Ma quel che contava era la vittoria, l’acquisizione di nuovi punti di forza nei Balcani: o no? Perché è proprio da quella primavera, quando l’alleato tedesco fa sentire il peso della propria spietata e letale efficienza, che gli italiani iniziarono a meditare su due fatti incontrovertibili: il primo è che, nonostante la propaganda bellica del fascismo, la nostra impreparazione era palese; la seconda è che la Germania nazista aveva salvato l’Italia dalla sconfitta, in Grecia e in Africa settentrionale. Qui, infatti, nel corso del mesi di aprile e di maggio, Erwin Rommel con pochi reparti tedeschi, affiancati da divisioni italiane organizzate in modo più razionale ed efficiente di quelle annientate quattro mesi prima dall’offensiva del generale Wavell, aveva sconfitto a più riprese gli inglesi e assediava Tobruk, difesa dai tenaci australiani della 9a divisione.
La marina inglese subì, in quei mesi, perdite crudeli ad opera degli Stukas tedeschi. Malta veniva quotidianamente attaccata da bombardieri italo-tedeschi ma continuava a resistere e dai suoi porti partivano cacciatorpediniere e sommergibili che decimavano la nostra flotta mercantile sulla rotta per la Libia. Il 20 maggio, poi, iniziò l’operazione “Merkur” per la conquista dell’isola di Creta. Un’operazione così spregiudicata e audace da stupire ancora oggi per come venne portata a termine. La 7a divisione paracadutisti tedesca si lanciò sugli aeroporti di Maleme e La Canea subendo perdite spaventose ma riuscendo a conquistare gli obiettivi. Qui altri velivoli da trasporto, gli Junker 52, portarono truppe da montagna germaniche mentre altre ancora venivano sbarcate sulla costa settentrionale dell’isola. La nostra marina, in questa lotta titanica, non si fece vedere tranne che per i soliti, audacissimi comandanti e marinai del naviglio leggero, destinati al sacrificio senza troppi rimpianti. E fu in questa occasione che, nelle notti del 22 e del 23 maggio, due torpediniere, la “Lupo” e la “Sagittario”, comandate rispettivamente dagli ufficiali Francesco Mimbelli e Giuseppe Cigala Fulgosi, affrontarono, in due scontri distinti, una forza britannica composta da tre incrociatori e quattro cacciatorpediniere. In ambedue i casi le navi italiane, crivellate di colpi, sopravvissero allo scontro, così come i loro comandanti: la “Sagittario”, al contrario della “Lupo”, riuscì persino a salvare le imbarcazioni cariche di soldati tedeschi tanto che Cigala Fulgosi fu decorato con la Croce di ferro.
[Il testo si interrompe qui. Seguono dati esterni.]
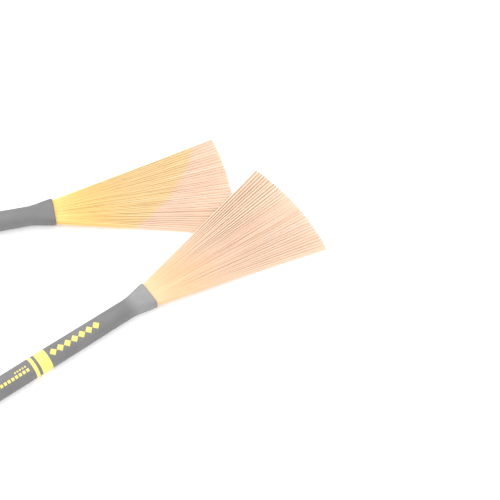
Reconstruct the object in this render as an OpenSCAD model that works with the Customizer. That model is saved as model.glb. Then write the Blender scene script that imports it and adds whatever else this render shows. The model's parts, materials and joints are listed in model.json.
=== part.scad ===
// Pair of fan-shaped drum brushes, the second one lying across the fan of the first.
// A brush is drawn along +X with its butt end at x = 0 and its long axis on the X axis,
// then it is turned and moved to where it lies. Both lie on the plane z = 0.

/* [Handle] */
// Diameter of the straight part of the grip, that of a 5B drumstick
grip_d = 15.24; // [14.8:0.02:16.4]
// Diameter of the neck, in front of the taper
neck_d = 14.5; // [13.5:0.1:14.7]
// Length of the handle, from butt to mouth
handle_l = 202; // [190:1:240]
// Where the taper starts, from the butt
taper_start = 118; // [116:1:130]
// Where the taper ends, from the butt
taper_end = 172; // [140:1:172]
// Diameter of the core inside the grip
core_d = 9; // [7:0.5:10]
// Length of the rounded cap on the butt
cap_l = 6; // [5:0.5:8]

/* [Mouth] */
// Width of the flattened mouth
mouth_w = 20.6; // [20.4:0.1:24]
// Thickness of the mouth
mouth_h = 9.8; // [9.6:0.1:12]
// Radius of the mouth's long edges
mouth_edge_r = 3.4; // [2:0.1:3.8]
// Length of the flare behind the mouth
flare_l = 20; // [18:0.5:24]
// Depth of the pocket that holds the filament roots
pocket_l = 18; // [14:0.5:18]

/* [Bands] */
// Front edge of the wide band, from the butt
band_front = 114.6; // [90:0.2:115]
// Width of the wide band
wide_band_w = 8.4; // [5:0.1:10]
// Width of the narrow band
narrow_band_w = 2.7; // [1.5:0.1:4]
// Gap between the two bands
band_gap = 2.3; // [1.5:0.1:4]
// Depth that a band is let into the grip
band_depth = 0.25; // [0.15:0.05:0.5]

/* [Fan] */
// Length of the fan in front of the mouth
fan_l = 131; // [110:1:140]
// Full spread between the outermost filaments, in degrees
fan_spread = 28.6; // [25:0.1:28.6]
// How far behind the mouth the filaments would meet in a point
apex_back = 35.8; // [34:0.1:35.8]
// Diameter of one filament
filament_d = 0.55; // [0.3:0.05:0.55]
// Filaments in the widest layers; the layers between them have one fewer
per_layer = 29; // [15:1:29]
// Distance between layers at the root
layer_root = 0.8; // [0.6:0.05:0.8]
// Distance between layers at the tips
layer_tip = 0.33; // [0.3:0.01:0.4]

/* [Arrangement] */
// Mouth of brush A
mouth_a = [0, 63.5];
// Direction of brush A, in degrees
yaw_a = 11.6; // [9:0.1:14]
// How far the fan of brush A sinks towards the surface, in degrees
droop_a = 2.7; // [2.6:0.1:2.7]
// Mouth of brush B
mouth_b = [71.4, -5.9];
// Direction of brush B, in degrees
yaw_b = 35.9; // [34:0.1:38]
// How far the fan of brush B sinks, in degrees; it lies over the other fan
droop_b = 1.3; // [1:0.1:1.3]

/* [Hidden] */

layers = 6;
glue_gap = 0.05;         // room for glue around the core and the root block
cut = 1;                 // how far a cutting shape runs past what it cuts
spigot_l = 7;            // length of the cap's plug inside the grip
cap_round_r = 4.5;       // radius of the cap's rounded edge
strip_l = 5;             // length of the fused strip at the root of a layer
strip_back = 4;          // distance from the mouth to the front of the strips
strip_hold = 1;          // how deep a filament is fused into its strip
side_wall = 0.35;        // room between the outermost filaments' middles and the pocket's sides
flare_ease = 160;        // degrees of a cosine wave that shape the flare
flare_rings = 8;
flare_sides = 48;
crown = 3;               // how quickly the section turns from its flat to its edge
seat = 0.03;             // how far the flare's first section lies inside the neck
overlap = 0.2;           // how far two joined solids run into each other

grip_r = grip_d / 2;
neck_r = neck_d / 2;
apex_x = handle_l - apex_back;
pocket_x = handle_l - pocket_l;
strip_x = handle_l - strip_back - strip_l;
band_rear = band_front - wide_band_w;
narrow_front = band_rear - band_gap;
fan_half = fan_spread / 2;
pocket_h = layers * layer_root + 2 * glue_gap;

grey = [0.36, 0.36, 0.38];
dark = [0.16, 0.16, 0.17];
pale_yellow = [0.96, 0.91, 0.42];
amber = [0.98, 0.80, 0.40];
peach = [0.97, 0.78, 0.60];
wood = [0.76, 0.60, 0.40];
resin = [0.85, 0.72, 0.45];

// Share of the flare's widening reached at t, from 0 at the neck to 1 at the mouth
function eased(t) = (1 - cos(flare_ease * t)) / (1 - cos(flare_ease));
function between(a, b, t) = a + (b - a) * eased(t);

// Half the width that the fan has at x, where the outermost filaments run
function fan_reach(x) = (x - apex_x) * tan(fan_half);

// Height of a layer's middle above the fan's own middle, for a given spacing
function layer_z(i, spacing) = (i - (layers - 1) / 2) * spacing;

module place_a() {
    translate([mouth_a.x, mouth_a.y, grip_r]) rotate([0, 0, yaw_a]) translate([-handle_l, 0, 0])
        children();
}

module place_b() {
    translate([mouth_b.x, mouth_b.y, grip_r]) rotate([0, 0, yaw_b]) translate([-handle_l, 0, 0])
        children();
}

// A round piece on the X axis, from x0 to x1
module round_bar(x0, x1, r) {
    translate([x0, 0, 0]) rotate([0, 90, 0]) cylinder(h = x1 - x0, r = r, $fn = 96);
}

// A ring on the X axis
module band_ring(x0, x1) {
    difference() {
        round_bar(x0, x1, grip_r);
        round_bar(x0 - cut, x1 + cut, grip_r - band_depth);
    }
}

// A straight rod from point p to point q
module rod(p, q, d) {
    v = q - p;
    translate(p) rotate([0, acos(v.z / norm(v)), atan2(v.y, v.x)])
        cylinder(h = norm(v), d = d, $fn = 16);
}

// A flat wedge that follows the spread of the fan, from x0 to x1
module fan_wedge(x0, x1, margin, height) {
    y0 = fan_reach(x0) + margin;
    y1 = fan_reach(x1) + margin;
    translate([0, 0, -height / 2]) linear_extrude(height = height)
        polygon([[x0, -y0], [x1, -y1], [x1, y1], [x0, y0]]);
}

// One point of the flare's skin: t runs from neck to mouth, turn goes round the section.
// The section is a circle at the neck and a rounded bar with a slight crown at the mouth.
function flare_point(t, turn) =
    let (edge_r = between(neck_r - seat, mouth_edge_r, t),
         dy = between(neck_r - seat, mouth_w / 2, t) - edge_r,
         dz = between(neck_r - seat, mouth_h / 2, t) - edge_r,
         across = max(-1, min(1, crown * cos(turn))),
         upward = max(-1, min(1, crown * sin(turn))))
    [flare_l * (t - 1), dy * across + edge_r * cos(turn), dz * upward + edge_r * sin(turn)];

module flare() {
    n = flare_sides;
    skin = [for (k = [0 : flare_rings], j = [0 : n - 1]) flare_point(k / flare_rings, 360 * j / n)];
    lower = [for (k = [0 : flare_rings - 1], j = [0 : n - 1])
        [k * n + j, (k + 1) * n + j, k * n + (j + 1) % n]];
    upper = [for (k = [0 : flare_rings - 1], j = [0 : n - 1])
        [k * n + (j + 1) % n, (k + 1) * n + j, (k + 1) * n + (j + 1) % n]];
    back_end = [for (j = [0 : n - 1]) j];
    front_end = [for (j = [n - 1 : -1 : 0]) flare_rings * n + j];
    translate([handle_l, 0, 0]) polyhedron(skin, concat(lower, upper, [back_end, front_end]));
}

module grip_body() {
    neck_end = handle_l - flare_l + overlap;
    rotate([90, 0, 90]) rotate_extrude($fn = 96)
        polygon([[0, cap_l], [grip_r, cap_l], [grip_r, taper_start], [neck_r, taper_end],
                 [neck_r, neck_end], [0, neck_end]]);
    flare();
}

module grip() {
    color(grey) difference() {
        grip_body();
        round_bar(cap_l - cut, pocket_x, core_d / 2);
        fan_wedge(pocket_x - overlap, handle_l + cut, side_wall, pocket_h);
        difference() {
            round_bar(band_rear, band_front, grip_d);
            round_bar(band_rear - cut, band_front + cut, grip_r - band_depth);
        }
        difference() {
            round_bar(narrow_front - narrow_band_w, narrow_front, grip_d);
            round_bar(narrow_front - narrow_band_w - cut, narrow_front + cut, grip_r - band_depth);
        }
    }
}

module core_rod() {
    color(wood) round_bar(cap_l + spigot_l, pocket_x - overlap, core_d / 2 - glue_gap);
}

module butt_cap() {
    color(dark) {
        rotate([90, 0, 90]) rotate_extrude($fn = 96) difference() {
            square([grip_r, cap_l]);
            translate([grip_r - cap_round_r, 0]) difference() {
                square(cap_round_r);
                translate([0, cap_round_r]) circle(r = cap_round_r, $fn = 96);
            }
        }
        round_bar(cap_l - overlap, cap_l + spigot_l, core_d / 2 - glue_gap);
    }
}

module wide_band() {
    color(pale_yellow) band_ring(band_rear, band_front);
}

module narrow_band() {
    color(pale_yellow) band_ring(narrow_front - narrow_band_w, narrow_front);
}

module root_block() {
    color(resin) fan_wedge(pocket_x, strip_x, side_wall - glue_gap, layers * layer_root);
}

// One layer of filaments, fused side by side into a strip at the root
module filament_layer(i, droop) {
    count = i % 2 == 0 ? per_layer : per_layer - 1;
    step = fan_spread / (per_layer - 1);
    root_x = handle_l - strip_back - strip_hold;
    tip_r = apex_back + fan_l;
    root_z = layer_z(i, layer_root);
    tip_z = layer_z(i, layer_tip) - fan_l * tan(droop);
    color(i % 2 == 0 ? amber : peach) {
        translate([0, 0, root_z])
            fan_wedge(strip_x, strip_x + strip_l, side_wall - glue_gap, layer_root);
        for (k = [0 : count - 1]) {
            turn = (k - (count - 1) / 2) * step;
            rod([root_x, (root_x - apex_x) * tan(turn), root_z],
                [apex_x + tip_r * cos(turn), tip_r * sin(turn), tip_z], filament_d);
        }
    }
}

place_a() grip();  // grip_a
place_a() core_rod();  // core_rod_a
place_a() butt_cap();  // butt_cap_a
place_a() wide_band();  // wide_band_a
place_a() narrow_band();  // narrow_band_a
place_a() root_block();  // root_block_a
place_a() filament_layer(0, droop_a);  // layer_1_a
place_a() filament_layer(1, droop_a);  // layer_2_a
place_a() filament_layer(2, droop_a);  // layer_3_a
place_a() filament_layer(3, droop_a);  // layer_4_a
place_a() filament_layer(4, droop_a);  // layer_5_a
place_a() filament_layer(5, droop_a);  // layer_6_a

place_b() grip();  // grip_b
place_b() core_rod();  // core_rod_b
place_b() butt_cap();  // butt_cap_b
place_b() wide_band();  // wide_band_b
place_b() narrow_band();  // narrow_band_b
place_b() root_block();  // root_block_b
place_b() filament_layer(0, droop_b);  // layer_1_b
place_b() filament_layer(1, droop_b);  // layer_2_b
place_b() filament_layer(2, droop_b);  // layer_3_b
place_b() filament_layer(3, droop_b);  // layer_4_b
place_b() filament_layer(4, droop_b);  // layer_5_b
place_b() filament_layer(5, droop_b);  // layer_6_b
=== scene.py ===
import json
import math

import bpy
from bpy.props import (
    FloatProperty, FloatVectorProperty, IntProperty, PointerProperty,
)
from bpy.types import Operator, Panel, PropertyGroup
from mathutils import Euler, Matrix, Vector


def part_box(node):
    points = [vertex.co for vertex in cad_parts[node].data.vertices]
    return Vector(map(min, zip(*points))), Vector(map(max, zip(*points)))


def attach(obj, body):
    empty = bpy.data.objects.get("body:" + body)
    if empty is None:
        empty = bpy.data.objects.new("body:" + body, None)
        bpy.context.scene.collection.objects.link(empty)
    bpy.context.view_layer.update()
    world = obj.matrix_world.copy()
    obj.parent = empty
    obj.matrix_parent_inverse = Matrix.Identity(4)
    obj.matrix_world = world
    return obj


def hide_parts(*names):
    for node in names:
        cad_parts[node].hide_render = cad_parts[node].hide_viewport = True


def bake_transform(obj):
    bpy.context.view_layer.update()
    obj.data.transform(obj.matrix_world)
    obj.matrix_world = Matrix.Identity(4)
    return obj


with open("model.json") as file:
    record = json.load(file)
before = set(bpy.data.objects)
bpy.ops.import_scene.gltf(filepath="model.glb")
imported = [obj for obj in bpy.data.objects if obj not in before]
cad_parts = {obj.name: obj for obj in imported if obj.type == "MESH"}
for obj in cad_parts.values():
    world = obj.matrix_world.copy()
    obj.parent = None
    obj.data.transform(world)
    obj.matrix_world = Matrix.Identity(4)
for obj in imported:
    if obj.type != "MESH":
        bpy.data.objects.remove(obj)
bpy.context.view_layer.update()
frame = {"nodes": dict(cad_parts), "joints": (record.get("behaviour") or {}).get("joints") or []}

bl_info = {
    "name": "Drum Brush Pair",
    "version": (1, 0, 0),
    "blender": (4, 5, 0),
    "location": "3D View > Sidebar > Drum Brushes",
    "description": "Builds the visible pieces of two fan-shaped drum brushes around their CAD frame",
    "category": "Object",
}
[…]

In Africa Orientale, nonostante la caduta di Addis Abeba, si continuava a combattere nei diversi capisaldi posti in quell’immenso territorio e i soldati italiani combattevano e morivano pur senza avere alcuna speranza di vittoria, perché ogni resistenza attirava forze britanniche distogliendole dall’Africa settentrionale. Il 19 maggio 1941 il duca Amedeo D’Aosta, esaurita ogni possibilità di difesa, si arrese con l’onore delle armi e i superstiti di quella resistenza sfilarono incolonnati davanti alle truppe inglesi mentre le cornamuse suonavano “Flower of the forest”: lo stesso brano che è stato eseguito durante il funerale del principe Filippo di Edimburgo. Il duca avrebbe potuto salvarsi in aereo e gli era stata prospettata questa ipotesi, ma la rigettò perché un comandante non abbandona mai i propri soldati e il suo onore, la sua reputazione valevano più della libertà e della vita. D’altra parte nemmeno la sua consorte, la splendida Anna d’Orléans, avrebbe approvato una sua fuga. Erano tempi in cui si poteva restare prigionieri dell’onore e della parola data. No, tornare in Italia non si poteva; come avrebbe potuto presentarsi a corte Amedeo dopo che, ad alta voce, nel 1921, aveva accolto il re e la moglie Elena di Montenegro dicendo: “Ecco a voi Curtatone e Montanara” citando due battaglie risorgimentali ma che facevano riferimento all’altezza del re e alle origini della regina? La sua sorte era ormai segnata. Nemmeno un anno dopo, il 3 marzo 1942, il principe Amedeo veniva stroncato dalla tubercolosi.
Così, nella primavera del 1941 gli italiani iniziavano a provare simpatia per l’alleato tedesco e questo fatto va tenuto presente per gli sviluppi futuri. Ma, sia pur perdente in guerra, il sacrificio di tanti italiani che si battevano con onore e umanità iniziava a riscattare la credibilità del nostro paese. E così il negus Hailé Selassié, nonostante gli eccidi e i crimini commessi dagli italiani nel proprio paese, avrebbe sempre dimostrato rispetto per la casa D’Aosta, dato il comportamento ineccepibile del principe Amedeo: e due nuovissime navi della nostra marina portano i nomi degli eroici “Francesco Mimbelli” e “Giuseppe Cigala Fulgosi”. Come dice Decimo Massimo Meridio nel film Il Gladiatore, “Ciò che facciamo in vita riecheggia nell’eternità”.